-------- Data lines --------

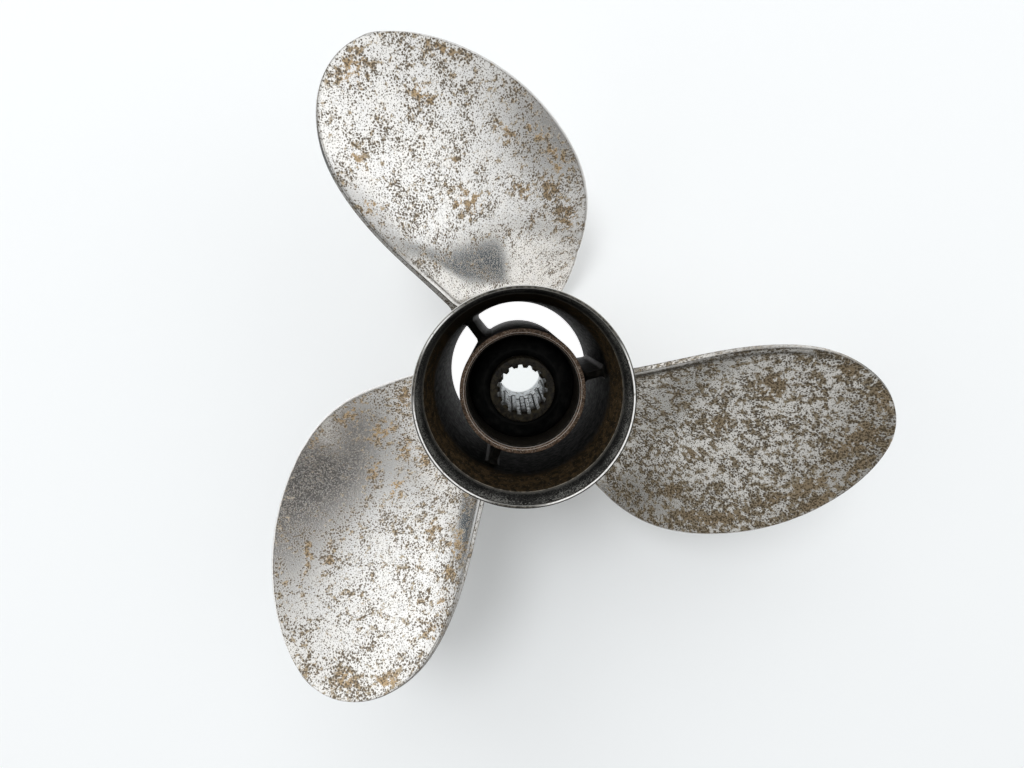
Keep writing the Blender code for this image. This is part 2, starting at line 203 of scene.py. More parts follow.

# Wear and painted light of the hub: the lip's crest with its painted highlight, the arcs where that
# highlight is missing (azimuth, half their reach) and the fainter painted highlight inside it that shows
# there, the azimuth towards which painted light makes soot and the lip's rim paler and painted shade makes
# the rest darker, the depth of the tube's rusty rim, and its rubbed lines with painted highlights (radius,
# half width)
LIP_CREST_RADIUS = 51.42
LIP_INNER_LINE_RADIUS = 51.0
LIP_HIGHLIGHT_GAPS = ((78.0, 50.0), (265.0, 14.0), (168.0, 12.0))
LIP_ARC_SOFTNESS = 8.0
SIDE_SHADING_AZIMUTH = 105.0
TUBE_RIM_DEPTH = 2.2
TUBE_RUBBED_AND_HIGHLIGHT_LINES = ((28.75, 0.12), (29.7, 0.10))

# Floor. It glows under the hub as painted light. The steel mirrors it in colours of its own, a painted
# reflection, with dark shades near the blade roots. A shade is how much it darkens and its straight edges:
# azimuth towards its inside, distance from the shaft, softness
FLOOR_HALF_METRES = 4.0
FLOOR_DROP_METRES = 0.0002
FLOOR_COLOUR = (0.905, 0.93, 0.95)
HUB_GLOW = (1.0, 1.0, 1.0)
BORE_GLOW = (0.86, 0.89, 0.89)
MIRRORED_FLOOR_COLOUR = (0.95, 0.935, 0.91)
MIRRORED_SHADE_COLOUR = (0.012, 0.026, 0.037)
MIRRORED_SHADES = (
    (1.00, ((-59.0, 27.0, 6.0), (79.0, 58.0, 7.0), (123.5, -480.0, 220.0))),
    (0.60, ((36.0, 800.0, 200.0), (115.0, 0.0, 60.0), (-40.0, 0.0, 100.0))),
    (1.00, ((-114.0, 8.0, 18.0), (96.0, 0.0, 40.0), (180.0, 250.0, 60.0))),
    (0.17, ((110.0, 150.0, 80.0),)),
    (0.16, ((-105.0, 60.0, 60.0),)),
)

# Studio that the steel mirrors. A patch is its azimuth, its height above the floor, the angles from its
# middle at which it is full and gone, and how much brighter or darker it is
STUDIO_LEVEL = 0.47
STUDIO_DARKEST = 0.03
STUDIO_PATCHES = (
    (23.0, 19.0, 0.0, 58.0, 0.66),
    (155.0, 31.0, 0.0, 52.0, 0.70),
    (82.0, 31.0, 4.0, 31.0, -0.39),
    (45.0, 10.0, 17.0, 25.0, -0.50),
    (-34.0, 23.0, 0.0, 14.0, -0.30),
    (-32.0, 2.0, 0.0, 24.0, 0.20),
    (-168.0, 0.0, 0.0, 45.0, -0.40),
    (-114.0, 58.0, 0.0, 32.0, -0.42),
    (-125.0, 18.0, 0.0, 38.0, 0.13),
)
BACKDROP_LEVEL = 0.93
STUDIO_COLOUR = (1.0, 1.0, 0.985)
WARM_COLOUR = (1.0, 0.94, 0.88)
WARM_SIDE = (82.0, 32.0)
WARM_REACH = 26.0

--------

▸ **Prompt**
Return exactly the lines from the beginning of the data above through the one containing "TUBE_RUBBED_AND_HIGHLIGHT_LINES = ((28.75, 0.12), (29.7, 0.10))", please. Include both end lines and add nothing else.

▸ **Solution to this problem**
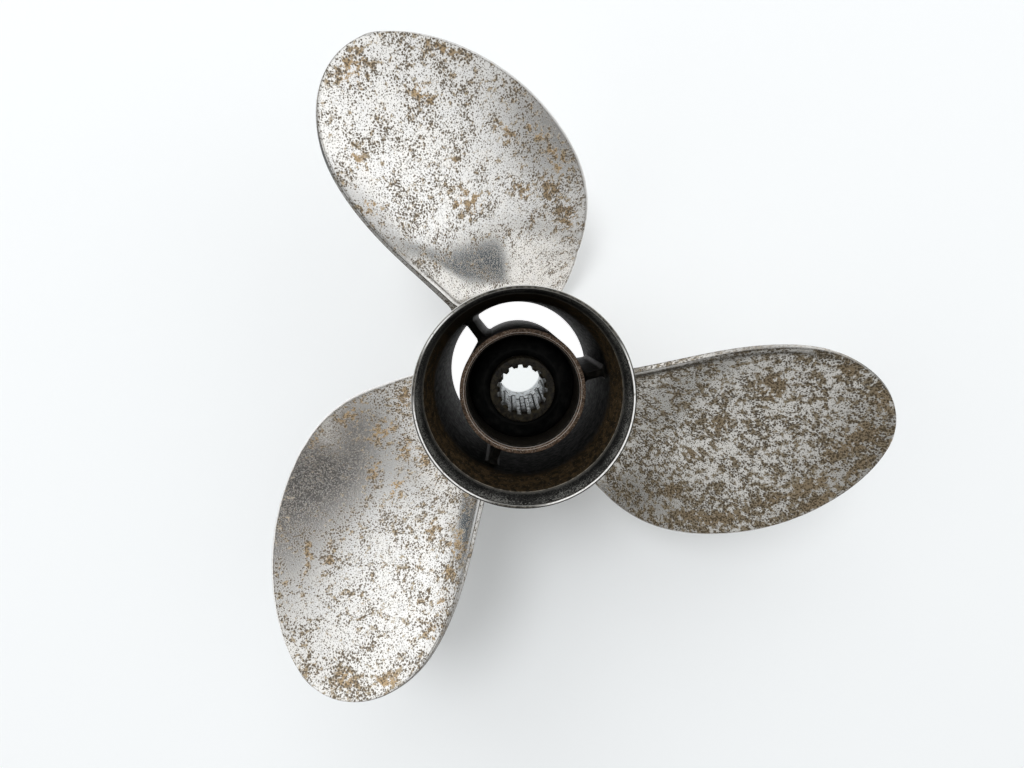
Keep writing the Blender code for this image. This is part 2, starting at line 203 of scene.py. More parts follow.

# Wear and painted light of the hub: the lip's crest with its painted highlight, the arcs where that
# highlight is missing (azimuth, half their reach) and the fainter painted highlight inside it that shows
# there, the azimuth towards which painted light makes soot and the lip's rim paler and painted shade makes
# the rest darker, the depth of the tube's rusty rim, and its rubbed lines with painted highlights (radius,
# half width)
LIP_CREST_RADIUS = 51.42
LIP_INNER_LINE_RADIUS = 51.0
LIP_HIGHLIGHT_GAPS = ((78.0, 50.0), (265.0, 14.0), (168.0, 12.0))
LIP_ARC_SOFTNESS = 8.0
SIDE_SHADING_AZIMUTH = 105.0
TUBE_RIM_DEPTH = 2.2
TUBE_RUBBED_AND_HIGHLIGHT_LINES = ((28.75, 0.12), (29.7, 0.10))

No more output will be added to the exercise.